The bike is broken in. I went for a ride with my son in law last weekend, he did his first 200 miles on a Harley and I think he enjoyed it. We did a county loop down toward Tucson and then up through mining country. Nice ride.
I’m jonesing to go for a long ride. Soon.
Still got a few things in boxes, but I wanna clear that up today.
Phoenix, gets 4 to 9 inches of rain per year annually. You never know when its going to come, but its mostly during the monsoon season in July to October.
Yeah, this year it came in the fist part of the year, and the day before and after I bought a new bike.
If I was an idiot, I’d say it was global warming, or climate change or whatever they’re calling it now. but I’m not an idiot. It’s dumb luck. Or my luck. Either way, it’s damn inconvenient. I need to break this bike in.
Internal combustion engines are a crap shoot, but new bikes gotta break in. Piston rings gotta seat, and all the moving parts get to where they are comfortable doing what they are designed to do. New Mothers worry over nursing new babies; Bikers worry over breaking in new bikes.
I’m gonna do this one right. The first 500 miles I’ll do what they tell me to do; vary my RPM for the first 500 miles between 1500 and 3k. I’m doing it mostly because there’s some local things I wanna explore, and 500 miles isn’t a problem. I think I have a pretty good grasp on how engines work, and this method doesn’t exactly make sense to me, but I’ll do it anyway. I should have that by the new year. I’d have had it now, if it wasn’t raining.
I’m fired up as all hell. I’m gonna go see a thing on this bike.
The move went good. I’ve moved so much the last 10 years that we hired movers this time just to get it done. We boxed everything up and had it ready, and these guys came in all jacked up and ready to move a thing. They made short work out of it.
Christmas eve I pulled the trigger on a new bike. I wasn’t expecting it to happen that day, but it just did. I was expecting it to take some time. I went down to the dealership with shorts and flip flops, just to see what they had.
I wanted a bone-stock Street Glide.

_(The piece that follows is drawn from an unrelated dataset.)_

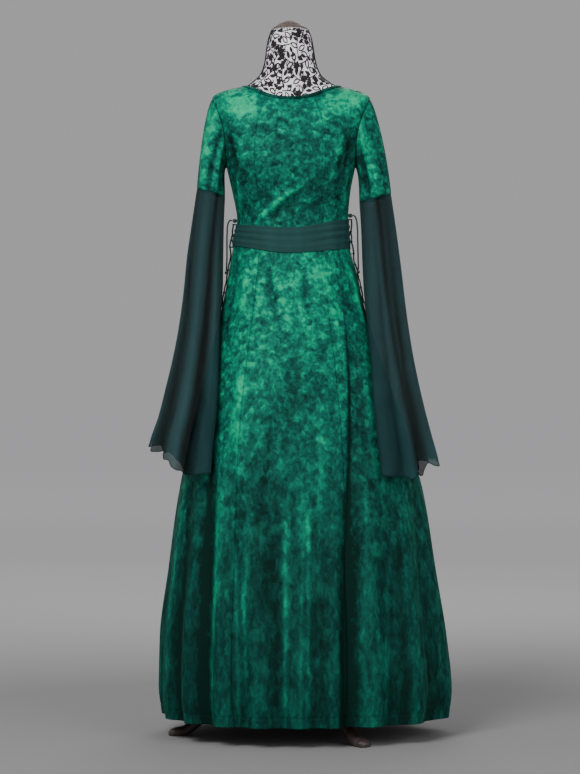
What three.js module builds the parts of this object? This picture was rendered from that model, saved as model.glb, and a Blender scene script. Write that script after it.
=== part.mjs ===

Black. Like a blank slate, that I can customize the way I want. The only upgrade I wanted was a Stereo upgrade, and I was ready to pay the 800 extra bucks plus labor to do that.
The salesman was legit; He wasn’t some kid who didn’t know what he was talking about; he was an ex-military biker who had clearly made some miles in his day. We swapped stories and I immediately liked him. He showed me a silver street glide that I wasn’t in love with, then I asked him if he had a stock black one. They did: a 2020, in flat black.
I asked him the price. I gave him a low ball offer, just to see what his manager would do. I realize they have doc fees (Arizona has reasonable ones) and all kinds of markups they like to slip in, and I figure we could negotiate between the set factory price, those fees and I could be happy somewhere in between. Then, I’d ask them to throw in the upgraded Stereo, and we’d negotiate on that.
I gotta admit; I love that part. I’m not good at much, but I can fucking haggle. My favorite line is “Hey, I understand…. Don’t get yourself in trouble — if it doesn’t work for you, that’s cool. That’s the number that works for me…”. And you have to be ready to walk out and end the deal, and find another dealership. Part of my throwing out a low price, was just to see if they even *would* haggle. Some dealerships will, some wont.
Long story short, they took my offer. I cut a fat cow, or a tush hog, or whatever. I’m pretty happy with it all.
2020 FLHX Street Glide, with the upgraded Stereo Nav and 5 miles on it when I rode it off the lot in the pouring rain in shorts and flip flops on Christmas Eve.
It’s in my garage now. I’m all giddy about it.
Went riding with my son in law today and he took my old bike, up to Tortilla flat. I’ve got about 400 more miles to break her in.